Büyük bir kalabalık olarak yalnızdık ve yalnızlığımız da oldukça
kalabalıktı. Bütün Taksim Meydanı’nı dolduracak kadar susabilirdik ama
konuşuyorduk. Ara sıra bir sosyal medya uygulaması bipliyordu bir yerden,
bakıyorduk.
Ben gazetelere bakıyordum.
Fenerbahçe Antalya’da çok mühim bir 3 puan bırakmış,
zirve yolunda kan kaybetmiş.
Filanca şampuanı kullananlar çok mutluymuş.

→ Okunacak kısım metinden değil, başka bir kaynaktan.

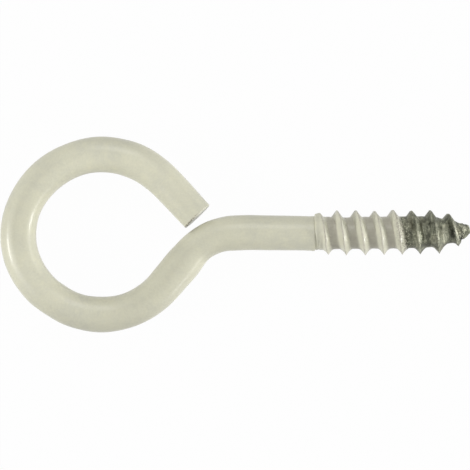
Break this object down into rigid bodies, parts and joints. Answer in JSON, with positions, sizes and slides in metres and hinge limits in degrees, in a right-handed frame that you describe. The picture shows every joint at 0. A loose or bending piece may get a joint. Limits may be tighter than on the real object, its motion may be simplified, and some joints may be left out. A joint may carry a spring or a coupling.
{
  "type": "screw eye",
  "caption": "Screw eye bent from steel wire: a closed eye with a small mouth, a crooked neck, and a straight shank with a coarse wood-screw thread and blunt point, coated up to the last turns.",
  "frame": {"origin": "middle of the eye, in the plane of the bent wire", "axes": "+X along the shank towards the point, +Z normal to the eye, and the eye's free end on the +Y side of the shank"},
  "size_m": [0.06, 0.0248, 0.0056],
  "materials": {
    "coated_steel": "satin cream coat",
    "bare_steel": "dull dark bare steel"
  },
  "bodies": {
    "root": {"screw_eye": "coated_steel"}
  },
  "joints": []
}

Halep’tekiler mutlu değilmiş çünkü Halep kan
kaybetmekteymiş, ölmekteymiş.
En iyi ihtiyaç kredisi bu bankada.
Biz de o şampuandan kullanıp mutlu olmak istiyorduk ama
dedim ya biraz fazla yalnızdık. Daha birkaç gün önce canımıza iki bomba
atılmıştı, 44 kişi eksilmiştik, söyleyecek
çok sözümüz olduğu için söyleyecek hiçbir şeyimizin olmayışı tam da bu yüzdendi
ama yine de konuşuyorduk.
Bazen kendimizdik,
genellikle değildik. Bütün yaşamalar "şimdilik"ti fakat “sıra ne zaman bana gelir?” sorusunu aklımızdan
uzak tutacak kadar da Türk’tük....bununla beraber ağrımıza giden şeyler vardı. Üzgünden çok
öfkeli ama en çok da çaresizdik. Bir de anlamak istiyorduk.
Tuhaf bir şekilde giderek yalnızlıklarımız gibi biz de birbirimize
benzemekteydik…bazılarımız hariç!
Hayatın kendini dayatmasının ayrı, hayatın kendisini
dayatırken kimin kendisinde olduğunu önemsemeyişinin ayrı muzdaribiyiz. İçeride
ve dışarıda bir şeyler öyle ısındı ki artık akmaya başladı. Artık hiçbir şey eskisi gibi olmayacak.
Dünya tarihinin en kısa özeti: şu insanın insana ettiği!